Alicia and Paul make a plan to free her from Arno’s wrath. Paul radios Arno and pretends Alicia turned on him to lure him and his group to his house at dark. They rig the house so that the stereo blares once Arno and his group arrive, which draws in walkers that take out a few of his people. From inside the house, Paul and Alicia take down the walkers (and humans) that get through. But it’s not enough. Arno gets through and shoots Paul. Alicia maintains she won’t leave him there, but Paul says she has to… and in the end, left with no choice, she does. Paul plays “Ode to Joy” (his wife’s arrangement) on the bagpipes — see, they were important later — so she can get away without being heard. As Alicia flees, Arno kills him.
That’s where things get weird. Alicia ends up seeing the mysterious girl who she thought saved her; the girl says that Alicia “can help [her],” and maybe she can help Alicia. But is she even real? Alicia then passes out and has the dream again, but instead of seeing the walker leading her, she sees herself. “Padre,” she tells herself in the dream, with all her people behind her, “follow me.” This is likely a result of Paul’s advice — just before the fight, he told her that the walker talking in her dreams was her own inner voice, and that she should believe in and listen to herself. As it turns out, his words had a huge impact.
Conveniently, Alicia wakes up at Morgan’s (Lennie James) base in the submarine.
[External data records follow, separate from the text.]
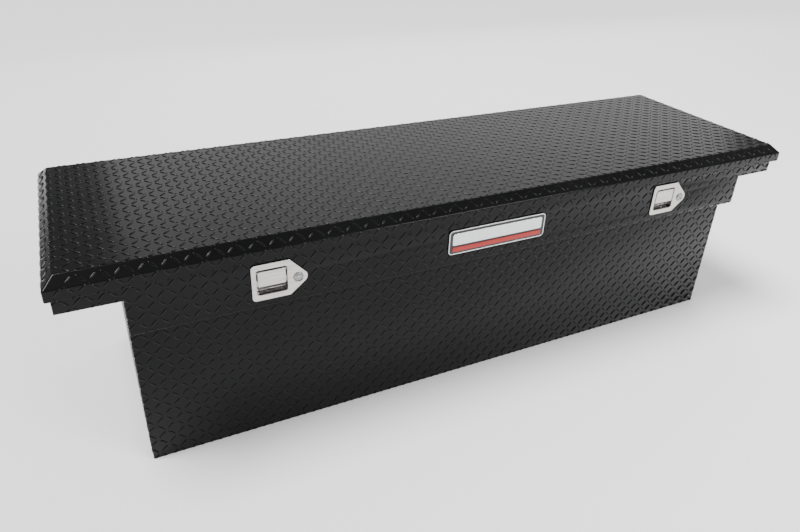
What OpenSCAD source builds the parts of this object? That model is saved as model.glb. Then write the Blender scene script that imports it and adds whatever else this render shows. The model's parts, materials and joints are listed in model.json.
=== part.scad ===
// Low-profile crossover tool box for a pickup bed: a tread-plate tub that hangs between the bed
// rails on two saddles, with one full-length gas-lifted lid and two keyed paddle latches.
// X runs along the box, the front faces -Y and Z is up. The origin lies on the plane of the
// tub's floor, under the middle of the lid.

/* [Lid] */
// Length of the lid
lid_l = 1772; // [1500:1:1900]
// Depth of the lid, front to back
lid_w = 527; // [500:1:560]
// Height from the underside of the floor to the top of the lid
total_h = 490; // [480:1:520]
// How far the folded edge comes in from the lid's outline
bevel_in = 20; // [14:1:26]
// How far the folded edge drops
bevel_drop = 19; // [14:1:20]
// Height of the upright lip below the folded edge
lip_h = 22; // [20:1:26]

/* [Tub] */
// Thickness of the aluminium tread plate
sheet = 2; // [1.5:0.1:2.5]
// Length of the tub over its end panels
tub_l = 1533; // [1300:1:1640]
// Length over the two saddles
saddle_l = 1755; // [1480:1:1860]
// Height of the saddles' undersides above the underside of the floor
saddle_z = 414.5; // [400:0.5:418]
// Height of the ledge under the latch rail
ledge_z = 337.5; // [320:0.5:345]
// Height of the top of the rim
rim_z = 455; // [453:0.5:456]
// Set-back of the latch rail behind the lid's front edge
rail_back = 16; // [12:1:20]
// Set-back of the lower front panel behind the lid's front edge
front_back = 52; // [46:1:60]
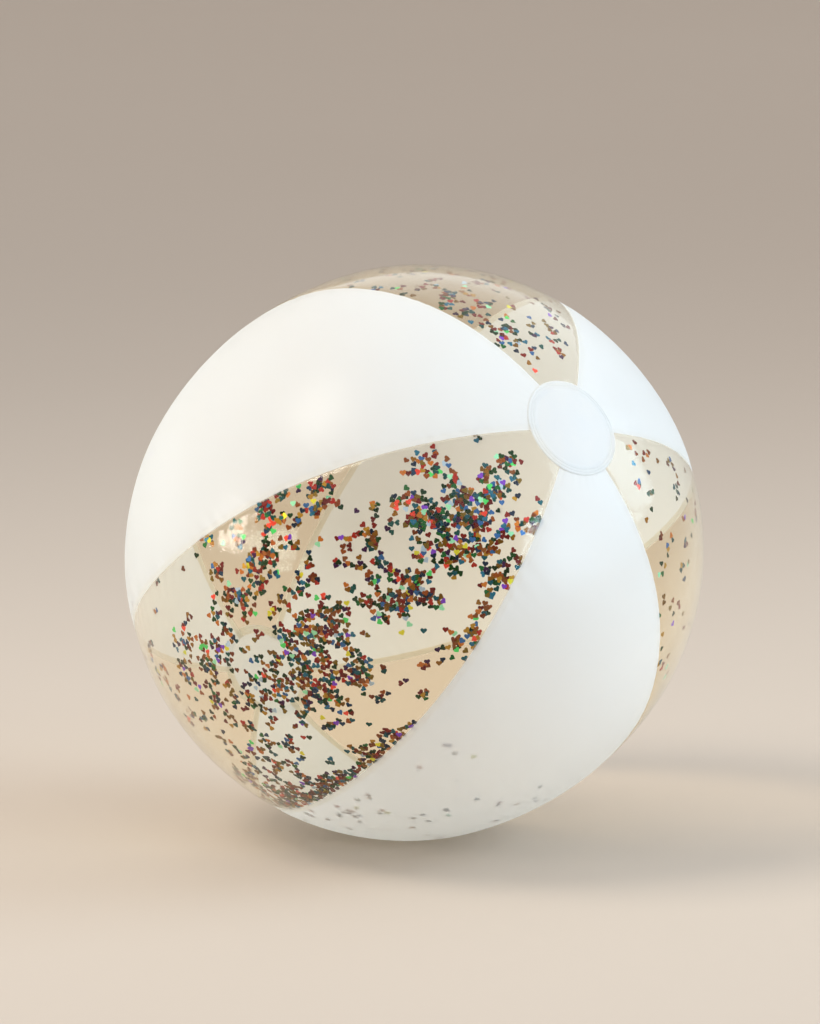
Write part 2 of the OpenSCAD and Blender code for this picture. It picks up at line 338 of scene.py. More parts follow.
def make_gore(node, seam, clear):
    """One gore between seam number seam and the next, with half a lap beyond each."""
    start = SEAM_PHASE + seam * GORE_ANGLE
    arcs = np.linspace(TIP_ARC, -TIP_ARC, round(2 * TIP_ARC / ROW_PITCH) + 1)
    az = gore_columns(arcs, start)
    lat = np.repeat(latitude(arcs)[:, None], az.shape[1], axis=1)
    keep = None
    if node == "gore_white_right":
        az, lat, keep = open_recess(arcs, az)
    out = meridian(lat)[0]
    first = out * np.sin(az - start)
    second = out * np.sin(start + GORE_ANGLE - az)
    gap = np.minimum(first, second)
    if clear:
        depth = CLEAR_DEPTH * (1 - smooth((gap - WELD_OUT) / WELD_FADE))
    else:
        depth = LAND_DEPTH * (1 - smooth((gap - LAND_OUT) / LAND_FADE))
    arc = arc_to(lat)
    depth = depth - seam_relief(first, arc, seam) - seam_relief(-second, arc, (seam + 1) % 6)
    depth = depth - film_relief(az, lat)
    outer, inner = skin(az, lat, depth), skin(az, lat, depth + FILM_T)
    if node == "gore_white_under":
        rest_on_ground(outer, 0)
        rest_on_ground(inner, FILM_T)
    obj = shell(node.replace("gore", "film"), outer, inner, keep=keep,
                values={"gap": gap / MM, "along": arc / MM})
    finish_mesh(obj)
    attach(obj, "ball")
    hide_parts(node)
    return obj


# ---------- end caps ----------

CAP_OUT = CAP_T + LAYER_GAP
CAP_COARSE, CAP_FINE = 1 * MM, 0.25 * MM  # pitch of the grid's rings, inside and over the weld
CAP_FINE_R = 27 * MM
CAP_SPOKES = 180
CROWN = 0.3 * MM                          # the middle swells up to this
WELD_STEP, WELD_STEP_W = 0.1 * MM, 1.2 * MM   # down from the gores' tips to the middle
RING_INSETS = (1.85 * MM, 3.85 * MM)      # middles of the two pressed rings
RING_DEPTH, RING_W = 0.22 * MM, 0.32 * MM
RIM_DROP, RIM_W = 0.3 * MM, 0.6 * MM
LAP_BUMP, LAP_BUMP_W = 0.1 * MM, 2.2 * MM     # where a lap of the gores lies under the cap
WELD_WAVES, WELD_FOLDS = 0.035 * MM, 46
DISC_WAVES, DISC_FOLDS, DISC_PITCH = 0.05 * MM, 5, 4.5 * MM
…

They have a chat about Padre and why Alicia wanted to go there, and in the end, Alicia says she doesn’t want to anymore: She wants to build it herself. “I’m going to give [people] what they want — a safe place to live,” Alicia says. “That’s how we build our army, and that’s how we take the tower from Strand.” But she might have a bit of a problem doing that. As the episode ends, Arno and his pals discover a pit of radioactive walkers — “a herd must’ve fallen in,” they say — and the decide to take the tower for themselves. Suffice to say, Alicia’s got a battle on her hands.
Other Observations
- I like Alicia’s character, and I wanted to like this episode. But I do wish Fear would stop with the overly convenient plot contrivances; in this episode alone, we had the super-convenient stereos, the walkers surrounding the car just kind of plodding away so Alicia and Paul didn’t have to deal with them, Arno being reachable easily by radio and Morgan randomly happening upon Alicia and bringing her in.
- Does anyone else think Arno looks a little like James from Twilight? Just me? Okay.
- Early in the episode, Paul makes a big deal about his house being soundproofed. But if that’s the case, how did the walkers hear the music and get drawn in to attack Arno and his men?
- I have to wonder what Alicia meant when she said Nick (Frank Dillane) “had his dream.” I don’t necessarily remember Nick having grand visions of the future the way that Madison did, or Alicia does. Her bringing up Madison in that context absolutely makes sense, but what would Nick’s “dream” have been?
- I really don’t know why we need Arno in this half-season. I had hoped the focus of 7B would be on the Strand-Alicia conflict, since their relationship has real emotional weight and the stakes there are high.
- Rating: 3/5. A fine enough episode, but too many plot contrivances and yet another instance of an interesting “one episode and done” character. Fear’s pulled that card quite a bit lately.